You are correct on the ISP level. I am a network engineer for an ISP, we utilize Corero to monitor and mitigate DDoS attacks into our network. Since 99% of the time the DDoS is not targeted to us but rather the customer, I also kill the active IP addressing to their Modem/ONT, and configure that endpoint so it isn't allowed to pull an IP. Once the attack stops, re-config the endpoint and have it pull a new address.
That will stop overloading paths inside your network, but if your edge can't handle a 100 Gbps DDoS all your other customers still suffer.

Better to have the target blackholed upstream. Can usually be done with a BGP community of 666 if your peers support it.

Doesn't that simply mean that the customer loses connectivity, just as the attacker intended, for the duration of the attack?

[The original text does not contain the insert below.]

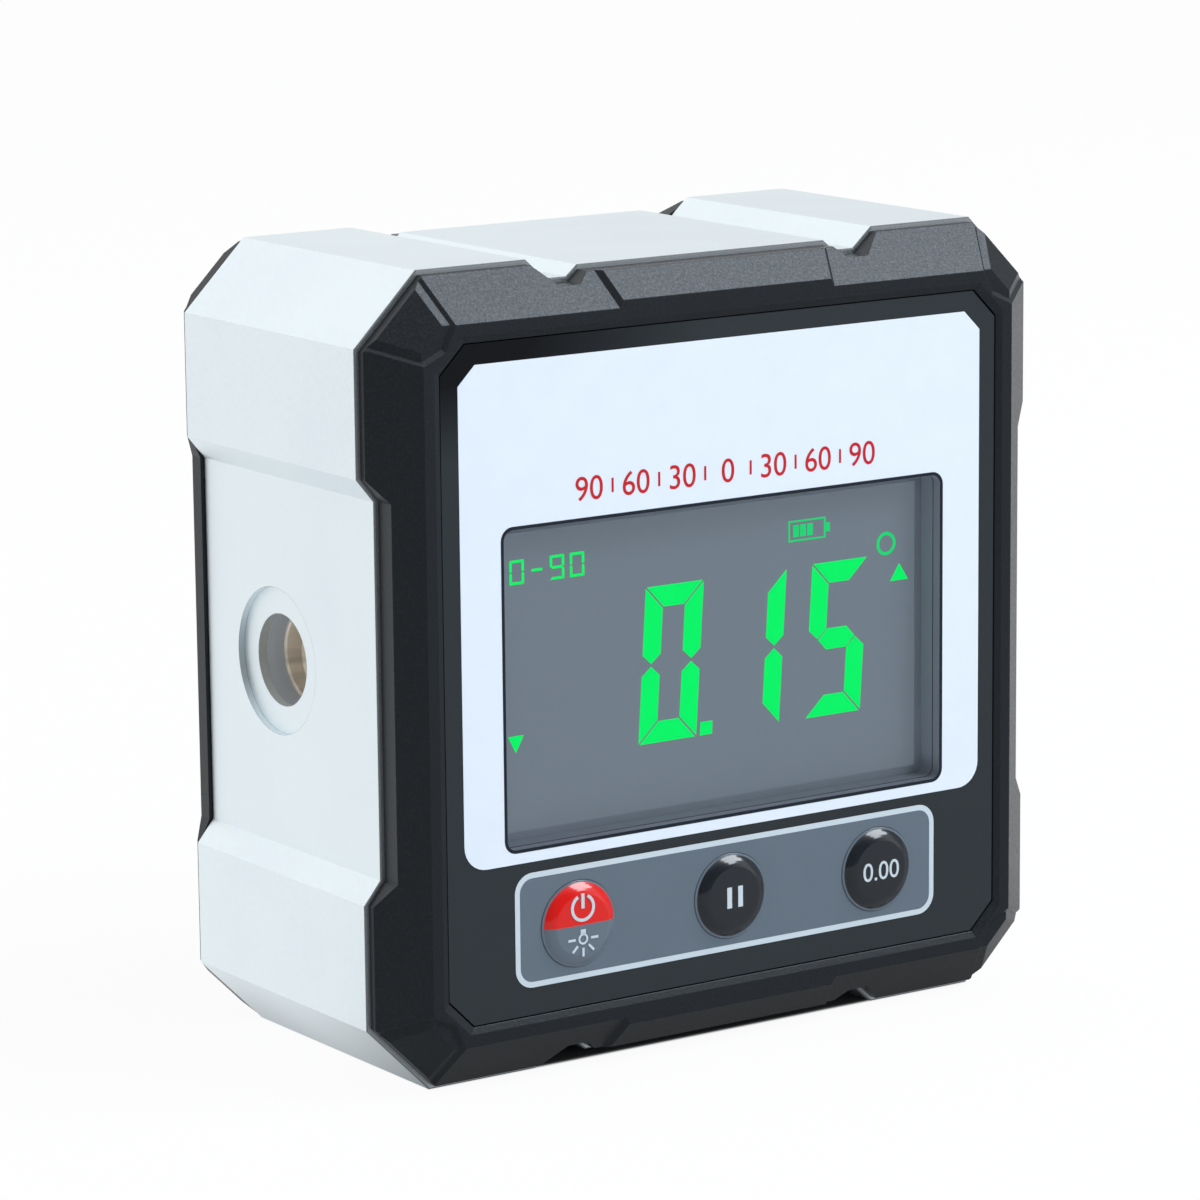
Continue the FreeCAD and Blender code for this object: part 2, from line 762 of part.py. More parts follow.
def bent_strip(points, x0, x1):
    """Sheet metal bent along (y, z) points, rounded at its bends, from x0 to x1."""
    pieces = []
    for (y0, z0), (y1, z1) in zip(points, points[1:]):
        length = math.hypot(y1 - y0, z1 - z0)
        piece = block(x0, x1, 0, length, -sheet / 2, sheet / 2)
        piece.rotate(Vector(0, 0, 0), Vector(1, 0, 0), math.degrees(math.atan2(z1 - z0, y1 - y0)))
        piece.translate(Vector(0, y0, z0))
        pieces.append(piece)
    for y, z in points[1:-1]:
        pieces.append(rod_x(y, z, sheet / 2, x0, x1))
    return joined(pieces)


def contact_plate(x0, x1, z0):
    return block(x0, x1, well_floor + contact_front_gap,
                 door_seat - well_wall - contact_rear_gap, z0, z0 + sheet)


def leaf_spring(x, root_z, touch_z):
    """A leaf that springs from the plate to the end of a cell and back part of the way."""
    toward = 1 if touch_z > root_z else -1
    rear = door_seat - well_wall - contact_rear_gap - sheet / 2
    tip_z = touch_z - toward * (sheet / 2 + leaf_touch_gap)
    points = [(rear, root_z), (cell_y, tip_z), (cell_y - leaf_return, tip_z - toward * leaf_lift)]
    return bent_strip(points, x - leaf_width / 2, x + leaf_width / 2)


def contact_leg(side):
    """Leg from a top plate down the well's floor and forward to the board."""
    edge = well_half - contact_margin
    x0, x1 = sorted((side * edge, side * (edge - leg_width)))
    top = well_high - sheet / 2
    front = well_floor + sheet / 2
    points = [(well_floor + contact_front_gap + sheet, top), (front, top),
              (front, well_high - leg_drop - sheet / 2), (board_back, well_high - leg_drop - sheet / 2)]
    return bent_strip(points, x0, x1)


def make_plus_contact():
    edge = well_half - contact_margin
    plate = contact_plate(-edge, -cell_x + contact_hold, well_high - sheet)
    dimple = rod_z(-cell_x, cell_y, cell_nub_radius, well_high - sheet - button_room, well_high - sheet)
    return joined([plate, dimple, contact_leg(-1)])


def make_minus_contact():
    edge = well_half - contact_margin
    plate = contact_plate(cell_x - contact_hold, edge, well_high - sheet)
    leaf = leaf_spring(cell_x, well_high - sheet / 2, well_high - sheet - spring_room)
    return joined([plate, leaf, contact_leg(1)])


def make_bridge_contact():
    edge = well_half - contact_margin
    plate = contact_plate(-edge, edge, well_low)
    leaf = leaf_spring(-cell_x, well_low + sheet / 2, well_low + sheet + spring_room)
    dimple = rod_z(cell_x, cell_y, cell_nub_radius, well_low + sheet, well_low + sheet + button_room)
    return joined([plate, leaf, dimple])


# ---- battery door ----
def make_battery_door():
    panel = block(-door_half, door_half, door_seat, face, hinge_z, door_high)
    end_round = rod_x(hinge_y, hinge_z, door_thickness / 2, -door_half, door_half)
    reach = door_half + door_pin_length
    pins = rod_x(hinge_y, hinge_z, door_pin_radius, -reach, reach)
    door = joined([panel, end_round, pins])
    cuts = []
    for x in (-tongue_half, tongue_half):
        cuts.append(block(x - tongue_slot / 2, x + tongue_slot / 2, door_seat - past, face + past,
                          door_high - tongue_length, door_high + past))
    for i in range(grip_grooves):
        z = door_high - tongue_length / 2 + (i - (grip_grooves - 1) / 2) * grip_groove_pitch
        cuts.append(block(-grip_half, grip_half, face - grip_groove_depth, face + past,
                          z - grip_groove_width / 2, z + grip_groove_width / 2))
    return door.cut(cuts)


def all_nodes():
    nodes = {
        "body_frame": make_body_frame(),
        "front_bezel": make_front_bezel(),
        "rear_cover": make_rear_cover(),
        "face_plate": make_face_plate(),
        "display_window": make_display_window(),
        "lcd_glass": make_lcd_glass(),
        "lcd_holder": make_lcd_holder(),
        "lcd_backlight": make_lcd_backlight(),
        "contact_strip": make_contact_strip(),
        "key_switches": make_key_switches(),
        "main_board": make_main_board(),
        "controller_chip": on_board(0, chip_z, chip_size, chip_size, chip_height),
        "tilt_sensor": on_board(sensor_x, sensor_z, sensor_size, sensor_size, sensor_height),
        "board_capacitors": make_board_capacitors(),
        "cover_screws": make_cover_screws(),
        "board_screws": make_board_screws(),
        "port_seal": make_port_seal(),
        "thread_insert": make_thread_insert(),
        "base_magnets": make_base_magnets(),
        "cell_left": make_cell(-cell_x, True),
        "cell_right": make_cell(cell_x, False),
        "plus_contact": make_plus_contact(),
        "minus_contact": make_minus_contact(),
        "bridge_contact": make_bridge_contact(),
        "battery_door": make_battery_door(),
    }
    for name, x in key_places.items():
        nodes[name] = make_key(x)
        nodes[name.replace("_key", "_plunger")] = make_plunger(x)
    return nodes


def main():
    os.makedirs("parts", exist_ok=True)
    for name, shape in all_nodes().items():
        if not shape.isValid():
            raise ValueError("the solid of " + name + " is not valid")
        shape.exportStep("parts/" + name + ".step")
        print(name, len(shape.Solids), round(shape.Volume, 1))


main()
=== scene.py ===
"""Looks of a pocket digital inclinometer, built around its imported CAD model.

Flat prints are drawn lying down in millimetres, X to the right and Y up the panel, and are
then stood up against the front of the instrument.
"""

import math

import bmesh
import bpy
from mathutils import Matrix, Vector


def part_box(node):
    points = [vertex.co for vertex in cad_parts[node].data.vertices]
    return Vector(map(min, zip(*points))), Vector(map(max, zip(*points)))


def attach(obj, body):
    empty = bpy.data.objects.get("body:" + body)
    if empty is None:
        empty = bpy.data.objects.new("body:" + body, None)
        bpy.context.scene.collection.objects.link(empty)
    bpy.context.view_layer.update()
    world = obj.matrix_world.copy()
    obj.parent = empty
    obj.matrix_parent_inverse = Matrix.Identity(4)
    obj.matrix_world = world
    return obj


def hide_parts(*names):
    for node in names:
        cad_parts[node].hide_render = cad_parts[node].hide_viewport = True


bl_info = {
    "name": "Pocket Inclinometer",
    "version": (1, 0, 0),
    "blender": (4, 5, 0),
    "location": "3D View > Sidebar > Inclinometer",
    "description": "Dresses the pocket inclinometer with its finishes, prints and stage",
    "category": "Object",
}

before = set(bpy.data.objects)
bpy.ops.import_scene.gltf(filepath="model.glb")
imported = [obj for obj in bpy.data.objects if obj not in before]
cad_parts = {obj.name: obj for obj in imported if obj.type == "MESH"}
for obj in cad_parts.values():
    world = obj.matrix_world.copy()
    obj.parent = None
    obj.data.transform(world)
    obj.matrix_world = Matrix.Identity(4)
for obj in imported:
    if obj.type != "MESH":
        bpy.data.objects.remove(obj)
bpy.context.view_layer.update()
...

From the ISP's point of view, you might have prevented an overload that could have affected other customers. From the customer's point of view, their service was denied all the same. Doesn't sound like anything has improved compared to 10-20 years ago.

In both cases the customer has no access. (or a very limited one)
One factor: the main target was internet gambling sites. They banded together and collectively agreed not to pay any DDoSers.

Source: Security Engineering by Ross Anderson.

CloudFlare, AWS, GCP.
Cloudflare I agree, but "give us $10000 or we increase your AWS bill by $20000 per day" sounds like a viable extortion scheme to me.
https://aws.amazon.com/shield/pricing

Might want to check how much it costs to increase someone's billing 20k a day (granted, a botnet makes it cheaper, but measure opportunity cost of what else that botnet could be doing), see also https://www.reddit.com/r/aws/comments/7z6uc3/comment/dutgw6u...

Full disclosure: I work for Azure

AWS Shield (while expensive $36000 a year) does have `DDoS cost protection` as one of it's features. i.e. if you have to 10x your server fleet to outscale + outlast the ddos attack, then AWS will forgive the additional cost.